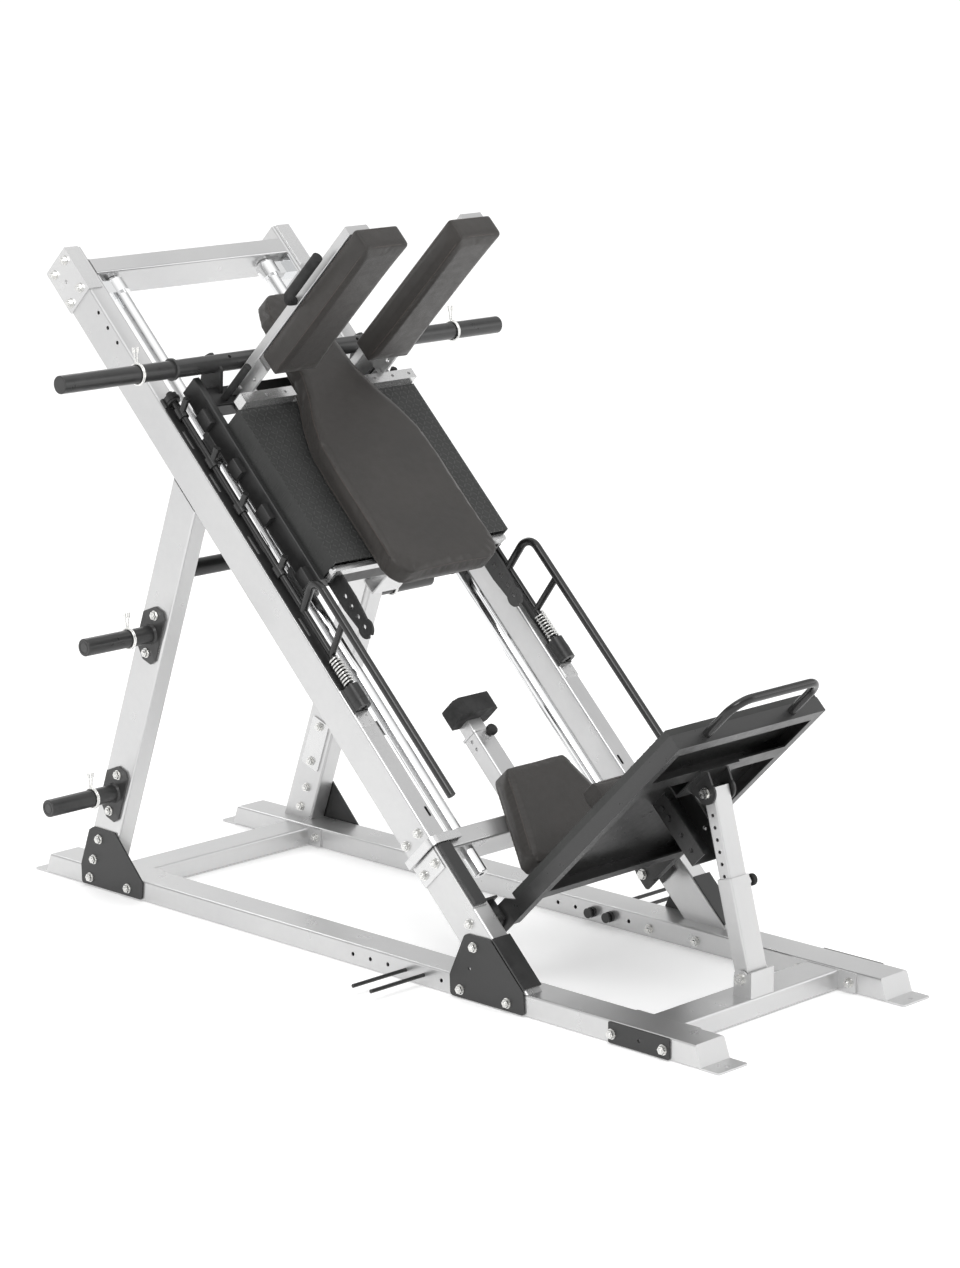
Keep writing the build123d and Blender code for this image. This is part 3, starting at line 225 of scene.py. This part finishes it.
def tread_plate(name, use_u, v=0.026, cell=0.015):
    """moulded anti-slip sheet: short raised bars laid in alternate directions"""
    m = Mat(name)
    m.b.inputs["Specular IOR Level"].default_value = 0.5
    s = m.xyz(m.mapping(rot=(-math.pi / 4, 0, 0)))
    a = m.math("DIVIDE", s[0], cell)
    b = m.math("DIVIDE", s[1] if use_u else s[2], cell)
    fa = m.math("SUBTRACT", m.math("FRACT", a), 0.5)
    fb = m.math("SUBTRACT", m.math("FRACT", b), 0.5)
    par = m.math("FLOORED_MODULO", m.math("ADD", m.math("FLOOR", a), m.math("FLOOR", b)), 2.0)
    sg = m.math("SUBTRACT", m.math("MULTIPLY", par, 2.0), 1.0)
    fb2 = m.math("MULTIPLY", fb, sg)
    p = m.math("MULTIPLY", m.math("ADD", fa, fb2), 0.7071)
    q = m.math("MULTIPLY", m.math("SUBTRACT", fa, fb2), 0.7071)
    e = m.math("SQRT", m.math("ADD", m.math("POWER", m.math("DIVIDE", p, 0.46), 2.0), m.math("POWER", m.math("DIVIDE", q, 0.15), 2.0)))
    h = m.maprange(e, 0.75, 1.05, 1.0, 0.0)
    wear = m.noise(14.0, 5.0, 0.6)
    base = m.ramp(wear, [(0.3, (v * 0.75, v * 0.78, v * 0.75)), (0.75, (v * 1.15, v * 1.18, v * 1.14))])
    # painted highlight: the raised bars are coloured lighter than the sheet between them
    painted_highlight_mix = m.nt.nodes.new("ShaderNodeMix")
    painted_highlight_mix.data_type = "RGBA"
    m.link(m.math("MULTIPLY", h, 0.55, clamp=True), painted_highlight_mix.inputs["Factor"])
    m.link(base, painted_highlight_mix.inputs["A"])
    painted_highlight_mix.inputs["B"].default_value = (v * 2.1, v * 2.15, v * 2.1, 1)
    m.color(painted_highlight_mix.outputs["Result"])
    m.rough(m.maprange(h, 0.0, 1.0, 0.55, 0.34))
    m.normal(m.bump(h, 0.9, 0.0012, m.bump(m.noise(500.0, 3.0), 0.15, 0.0006)))
    return m.m


M = {
    "silver": silver("silver_lacquer"),
    "silver_plate": silver("silver_plate_lacquer", 0.66, 0.85, 0.20, 0.28),
    "silver_soft": silver("silver_soft_lacquer", 0.58, 0.75, 0.30, 0.38),
    "black": black("black_powder"),
    "black_gloss": black("black_gloss", 0.012, 0.16, 0.25, 0.04),
    "sleeve": black("sleeve_grey", 0.030, 0.26, 0.38, 0.06),
    "chrome": chrome("hard_chrome"),
    "zinc": zinc("bright_zinc"),
    "wire": zinc("collar_wire", 0.82),
    "vinyl": vinyl("dark_vinyl"),
    "welt": vinyl("dark_welt", (0.044, 0.034, 0.029), (0.34, 0.46)),
    "rubber": rubber("black_rubber"),
    "grip": rubber("grip_rubber", 0.022),
    "knob": rubber("knob_plastic", 0.016),
    "tread": tread_plate("tread_sheet", False),
    "plate": tread_plate("carriage_sheet", True),
    "tray": black("tray_black", 0.016, 0.26, 0.40, 0.06),
}

LOOK = {
    "silver": ["base_rail_l", "base_rail_r", "rear_crossmember", "front_crossmember", "incline_rail_l", "incline_rail_r",
               "rear_upright_l", "rear_upright_r", "incline_crossmembers"],
    "silver_plate": ["top_plates", "rod_saddles", "peg_backing_plates", "carriage_fittings"],
    "silver_soft": ["post_lower", "post_upper", "seat_post_outer", "seat_post_inner", "pad_arms"],
    "black": ["front_gussets", "rear_gussets", "upright_tie_tube", "hinge_brackets", "safety_strips", "safety_bearings", "band_pegs",
              "footplate_brackets", "seat_mount_plate", "carriage_frame", "band_plates", "rod_bushings"],
    "tray": ["footplate"],
    "black_gloss": ["safety_bar_l", "safety_bar_r", "footplate_handle"],
    "sleeve": ["storage_pegs_upper", "storage_pegs_lower", "weight_sleeve"],
    "chrome": ["guide_rods", "rod_top_clamps"],
    "zinc": ["frame_bolts", "pivot_bolts", "head_bolt", "safety_springs"],
    "wire": ["collar_main_l", "collar_main_r", "collar_upper_l", "collar_upper_r", "collar_lower_l", "collar_lower_r"],
    "tread": ["footplate_tread"],
    "plate": ["carriage_plate"],
    "vinyl": ["seat_pad", "back_pad", "shoulder_pad_l", "shoulder_pad_r", "footplate_block"],
    "rubber": ["stop_bumper"],
    "grip": ["hand_grips"],
    "knob": ["seat_pull_pin", "post_pull_pin"],
}
for key, names in LOOK.items():
    for nm in names:
        o = NODES[nm]
        o.data.materials.clear()
        o.data.materials.append(M[key])
        o.data.polygons.foreach_set("use_smooth", [True] * len(o.data.polygons))
        o.data.set_sharp_from_angle(angle=math.radians(32))


# --------------------------------------------------------------------------
# upholstered pads: cloth blown up from the pad's own solid
# --------------------------------------------------------------------------
ROT = Matrix.Rotation(-math.pi / 4, 4, "X")     # row frame -> (x, u, n)
INV = ROT.inverted()


def evaluated(o):
    dg = bpy.context.evaluated_depsgraph_get()
    return bpy.data.meshes.new_from_object(o.evaluated_get(dg), depsgraph=dg)


def pad(node, name, body, flat, voxel=0.006, inset=0.004, pressure=4.0, cap=0.010, smooth=6):
    """flat = (axis, side): the face that rests on its board, in (x, u, n) axes; axis 1 is u, 2 is n"""
    me = NODES[node].data.copy()
    me.materials.clear()
    me.materials.append(M["vinyl"])
    o = bpy.data.objects.new(name, me)
    scene.collection.objects.link(o)
    me.transform(ROT)
    co = np.array([v.co for v in me.vertices])
    lo, hi = co.min(0), co.max(0)
    mid, half = (lo + hi) / 2, (hi - lo) / 2
    ax, sd = flat
    k = (half - inset) / half
    for v in me.vertices:
        p = np.array(v.co)
        q = mid + (p - mid) * k
        if ax is not None:
            base = lo[ax] if sd < 0 else hi[ax]
            q[ax] = base + (p[ax] - base) * (2 * half[ax] - inset) / (2 * half[ax])
        v.co = q
    r = o.modifiers.new("remesh", "REMESH")
    r.mode = "VOXEL"
    r.voxel_size = voxel
    r.adaptivity = 0.0
    sm = o.modifiers.new("smooth", "SMOOTH")
    sm.factor = 0.5
    sm.iterations = smooth
    new = evaluated(o)
    o.modifiers.clear()
    o.data = new
    start = np.array([v.co for v in new.vertices])
    vg = o.vertex_groups.new(name="pin")
    if ax is not None:
        base = start[:, ax].min() if sd < 0 else start[:, ax].max()
        near = [int(i) for i in np.nonzero(np.abs(start[:, ax] - base) < 0.004)[0]]
        vg.add(near, 1.0, "REPLACE")
    c = o.modifiers.new("cloth", "CLOTH")
    s = c.settings
    s.quality = 4
    s.mass = 0.25
    s.use_pressure = True
    s.uniform_pressure_force = pressure
    s.tension_stiffness = 25
    s.compression_stiffness = 25
    s.shear_stiffness = 12
    s.bending_stiffness = 4
    s.effector_weights.gravity = 0
    if ax is not None:
        s.vertex_group_mass = "pin"
    c.point_cache.frame_start = 1
    c.point_cache.frame_end = 20
    for f in range(1, 21):
        scene.frame_set(f)
    new = evaluated(o)
    o.modifiers.clear()
    o.data = new
    now = np.array([v.co for v in new.vertices])
    d = now - start
    ln = np.linalg.norm(d, axis=1)
    scale = np.where(ln > cap, cap / np.maximum(ln, 1e-9), 1.0)
    now = start + d * scale[:, None]
    for v, q in zip(new.vertices, now):
        v.co = q
    o.vertex_groups.clear()
    scene.frame_set(1)
    o.data.transform(INV)
    o.data.polygons.foreach_set("use_smooth", [True] * len(o.data.polygons))
    sub = o.modifiers.new("sub", "SUBSURF")
    sub.levels = 1
    sub.render_levels = 1
    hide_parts(node)
    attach(o, body)
    return o


PADS = {
    "back_pad": pad("back_pad", "back_cushion", "carriage", (2, -1), 0.005, 0.002, 1.6, 0.004, 2),
    "shoulder_pad_l": pad("shoulder_pad_l", "shoulder_cushion_l", "carriage", (1, 1), 0.0045, 0.002, 1.6, 0.004, 2),
    "shoulder_pad_r": pad("shoulder_pad_r", "shoulder_cushion_r", "carriage", (1, 1), 0.0045, 0.002, 1.6, 0.004, 2),
    "seat_pad": pad("seat_pad", "seat_cushion", "frame", (2, -1), 0.0045, 0.002, 1.6, 0.004, 2),
    "footplate_block": pad("footplate_block", "block_cushion", "footplate", (1, -1), 0.004, 0.002, 1.6, 0.004, 2),
}

# --------------------------------------------------------------------------
# seam welts round the cushions, laid on the finished surfaces
# --------------------------------------------------------------------------
def loop_at(o, ax, value, step=0.012):
    """ordered outline of a cushion where it crosses the plane axis = value, in (x, u, n)"""
    dg = bpy.context.evaluated_depsgraph_get()
    me = o.evaluated_get(dg).to_mesh()
    b = bmesh.new()
    b.from_mesh(me)
    b.transform(ROT)
    no = [0, 0, 0]
    no[ax] = 1
    pc = [0, 0, 0]
    pc[ax] = value
    cut = bmesh.ops.bisect_plane(b, geom=b.verts[:] + b.edges[:] + b.faces[:], plane_co=pc, plane_no=no)["geom_cut"]
    edges = [e for e in cut if isinstance(e, bmesh.types.BMEdge)]
    nxt = {}
    for e in edges:
        for v in e.verts:
            nxt.setdefault(v.index if v.index >= 0 else id(v), []).append(e)
    es = set(edges)
    best = []
    while es:
        e = es.pop()
        chain = [e.verts[0], e.verts[1]]
        grow = True
        while grow:
            grow = False
            for f in chain[-1].link_edges:
                if f in es:
                    es.discard(f)
                    chain.append(f.other_vert(chain[-1]))
                    grow = True
                    break
        if len(chain) > len(best):
            best = chain
    pts = [v.co.copy() for v in best]
    b.free()
    o.evaluated_get(dg).to_mesh_clear()
    out = [pts[0]]
    for p in pts[1:]:
        if (p - out[-1]).length >= step:
            out.append(p)
    if len(out) > 3 and (out[0] - out[-1]).length < step * 0.6:
        out.pop()
    for _ in range(3):
        out = [(out[i - 1] + out[i] * 2 + out[(i + 1) % len(out)]) / 4 for i in range(len(out))]
    return out


def welt(o, name, ax, value, radius, body, mat="vinyl"):
    pts = loop_at(o, ax, value)
    cu = bpy.data.curves.new(name, "CURVE")
    cu.dimensions = "3D"
    cu.bevel_depth = radius
    cu.bevel_resolution = 3
    sp = cu.splines.new("POLY")
    sp.points.add(len(pts) - 1)
    for q, p in zip(sp.points, pts):
        w = INV @ p
        q.co = (w.x, w.y, w.z, 1.0)
    sp.use_cyclic_u = True
    tmp = bpy.data.objects.new(name + "_c", cu)
    scene.collection.objects.link(tmp)
    bpy.context.view_layer.update()
    me = evaluated(tmp)
    bpy.data.objects.remove(tmp)
    w = bpy.data.objects.new(name, me)
    scene.collection.objects.link(w)
    me.materials.clear()
    me.materials.append(M[mat])
    me.polygons.foreach_set("use_smooth", [True] * len(me.polygons))
    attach(w, body)
    return w


def span(o, ax):
    co_ = [(ROT @ v.co)[ax] for v in o.data.vertices]
    return min(co_), max(co_)


for key, ax, top, body in (("back_pad", 2, 1, "carriage"), ("seat_pad", 2, 1, "frame"), ("shoulder_pad_l", 1, -1, "carriage"),
                           ("shoulder_pad_r", 1, -1, "carriage"), ("footplate_block", 1, 1, "footplate")):
    o = PADS[key]
    lo_, hi_ = span(o, ax)
    v = (hi_ - 0.0085) if top > 0 else (lo_ + 0.0085)
    welt(o, o.name + "_seam", ax, v, 0.0011, body, "welt")
    v2 = (lo_ + 0.007) if top > 0 else (hi_ - 0.007)
    welt(o, o.name + "_hem", ax, v2, 0.0009, body, "welt")

# --------------------------------------------------------------------------
# floor, light, camera
# --------------------------------------------------------------------------
bm = bmesh.new()
bmesh.ops.create_grid(bm, x_segments=1, y_segments=1, size=60.0)
fme = bpy.data.meshes.new("floor")
bm.to_mesh(fme)
bm.free()
floor = bpy.data.objects.new("floor", fme)
scene.collection.objects.link(floor)
floor.location = (0, 0, -0.0005)
fm = Mat("floor_white")
fm.b.inputs["Specular IOR Level"].default_value = 0.15
fm.color(fm.ramp(fm.noise(0.6), [(0.3, (0.93, 0.93, 0.93)), (0.7, (0.95, 0.95, 0.95))]))
fm.b.inputs["Roughness"].default_value = 0.9
fm.b.inputs["Emission Color"].default_value = (1, 1, 1, 1)
fm.b.inputs["Emission Strength"].default_value = 0.22
floor.data.materials.append(fm.m)

world = bpy.data.worlds.new("studio")
scene.world = world
world.use_nodes = True
wn = world.node_tree
bg = wn.nodes["Background"]
tc = wn.nodes.new("ShaderNodeTexCoord")
sp = wn.nodes.new("ShaderNodeSeparateXYZ")
wn.links.new(tc.outputs["Generated"], sp.inputs[0])
rp = wn.nodes.new("ShaderNodeValToRGB")
mr = wn.nodes.new("ShaderNodeMapRange")
mr.inputs["From Min"].default_value = -1.0
mr.inputs["From Max"].default_value = 1.0
wn.links.new(sp.outputs["Z"], mr.inputs["Value"])
wn.links.new(mr.outputs["Result"], rp.inputs[0])
el = rp.color_ramp.elements
for i, (p, c) in enumerate([(0.0, 1.1), (0.50, 1.18), (0.62, 1.18), (0.69, 0.42), (0.80, 0.60), (1.0, 1.5)]):
    if i >= len(el):
        el.new(p)
    el[i].position = p
    el[i].color = (c, c, c, 1)
wn.links.new(rp.outputs["Color"], bg.inputs["Color"])
bg.inputs["Strength"].default_value = 1.0


def area(name, loc, target, size, power, size_y=None):
    l = bpy.data.lights.new(name, "AREA")
    l.energy = power
    l.size = size
    if size_y:
        l.shape = "RECTANGLE"
        l.size_y = size_y
    o = bpy.data.objects.new(name, l)
    scene.collection.objects.link(o)
    o.location = loc
    o.rotation_euler = (Vector(target) - Vector(loc)).to_track_quat("-Z", "Y").to_euler()
    return o


area("key", (-3.4, -2.2, 4.6), (0, 0.1, 0.6), 2.6, 95)
area("fill", (3.8, -3.4, 2.6), (0, -0.2, 0.6), 3.0, 30)
area("rim", (1.5, 4.2, 3.8), (0, 0.2, 1.0), 2.4, 45)

F_PX, CX, CY = 3630.4, 475.3, 632.3
cam = bpy.data.cameras.new("camera")
cam.sensor_fit = "VERTICAL"
cam.sensor_height = 36.0
cam.lens = F_PX * 36.0 / 1268.0
cam.shift_x = (480.0 - CX) / 1268.0
cam.shift_y = (CY - 634.0) / 1268.0
cam.clip_end = 200.0
cam.dof.use_dof = False
co = bpy.data.objects.new("camera", cam)
scene.collection.objects.link(co)
fwd = Vector((0.69847, 0.68283, -0.21422)).normalized()
right = fwd.cross(Vector((0, 0, 1))).normalized()
up = right.cross(fwd)
roll = Matrix.Rotation(math.radians(0.2), 3, fwd)
right, up = roll @ right, roll @ up
m = Matrix((right, up, -fwd)).transposed().to_4x4()
m.translation = Vector((-6.41575, -6.34638, 2.76713))
co.matrix_world = m
scene.camera = co
scene.view_settings.view_transform = "Standard"
scene.view_settings.look = "None"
--------
Copy out the lines that hold "body".

def pad(node, name, body, flat, voxel=0.006, inset=0.004, pressure=4.0, cap=0.010, smooth=6):
    attach(o, body)
def welt(o, name, ax, value, radius, body, mat="vinyl"):
    attach(w, body)
for key, ax, top, body in (("back_pad", 2, 1, "carriage"), ("seat_pad", 2, 1, "frame"), ("shoulder_pad_l", 1, -1, "carriage"),
    welt(o, o.name + "_seam", ax, v, 0.0011, body, "welt")
    welt(o, o.name + "_hem", ax, v2, 0.0009, body, "welt")